**** Supplied information

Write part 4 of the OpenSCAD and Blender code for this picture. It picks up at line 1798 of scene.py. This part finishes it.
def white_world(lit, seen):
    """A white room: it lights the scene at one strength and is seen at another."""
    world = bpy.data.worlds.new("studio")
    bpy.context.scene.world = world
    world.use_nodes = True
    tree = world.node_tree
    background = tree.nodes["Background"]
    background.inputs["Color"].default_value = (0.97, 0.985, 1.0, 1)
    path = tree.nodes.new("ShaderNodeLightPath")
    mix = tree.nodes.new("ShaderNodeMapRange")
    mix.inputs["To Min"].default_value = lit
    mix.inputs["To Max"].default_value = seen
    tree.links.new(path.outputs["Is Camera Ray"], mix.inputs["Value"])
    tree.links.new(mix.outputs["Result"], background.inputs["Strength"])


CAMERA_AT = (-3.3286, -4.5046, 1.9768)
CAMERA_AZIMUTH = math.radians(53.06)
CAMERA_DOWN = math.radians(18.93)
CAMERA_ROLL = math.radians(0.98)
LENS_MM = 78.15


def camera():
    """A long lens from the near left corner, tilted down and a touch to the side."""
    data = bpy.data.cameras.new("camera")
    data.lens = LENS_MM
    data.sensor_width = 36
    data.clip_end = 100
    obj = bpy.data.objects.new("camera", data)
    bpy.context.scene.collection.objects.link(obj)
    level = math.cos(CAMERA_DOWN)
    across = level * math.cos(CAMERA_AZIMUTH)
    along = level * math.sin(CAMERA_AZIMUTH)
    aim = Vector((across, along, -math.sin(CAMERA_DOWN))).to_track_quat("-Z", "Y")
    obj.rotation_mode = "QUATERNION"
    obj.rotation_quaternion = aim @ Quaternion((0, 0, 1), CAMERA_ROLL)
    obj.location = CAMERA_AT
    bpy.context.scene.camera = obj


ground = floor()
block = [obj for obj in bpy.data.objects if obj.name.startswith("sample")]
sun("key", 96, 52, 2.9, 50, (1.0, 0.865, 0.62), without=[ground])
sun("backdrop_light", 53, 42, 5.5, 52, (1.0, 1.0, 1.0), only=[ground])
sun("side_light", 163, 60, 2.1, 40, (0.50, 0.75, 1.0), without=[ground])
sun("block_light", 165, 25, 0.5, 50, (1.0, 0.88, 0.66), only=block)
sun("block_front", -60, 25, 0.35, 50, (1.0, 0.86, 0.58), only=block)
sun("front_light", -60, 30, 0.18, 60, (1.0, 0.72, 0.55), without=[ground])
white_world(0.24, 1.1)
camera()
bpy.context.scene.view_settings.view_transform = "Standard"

********

**Stated task**:
Only lines with "scene" are wanted here; list each of them.

**Output below**:
Write part 4 of the OpenSCAD and Blender code for this picture. It picks up at line 1798 of scene.py. This part finishes it.
    """A white room: it lights the scene at one strength and is seen at another."""
    bpy.context.scene.world = world
    bpy.context.scene.collection.objects.link(obj)
    bpy.context.scene.camera = obj
bpy.context.scene.view_settings.view_transform = "Standard"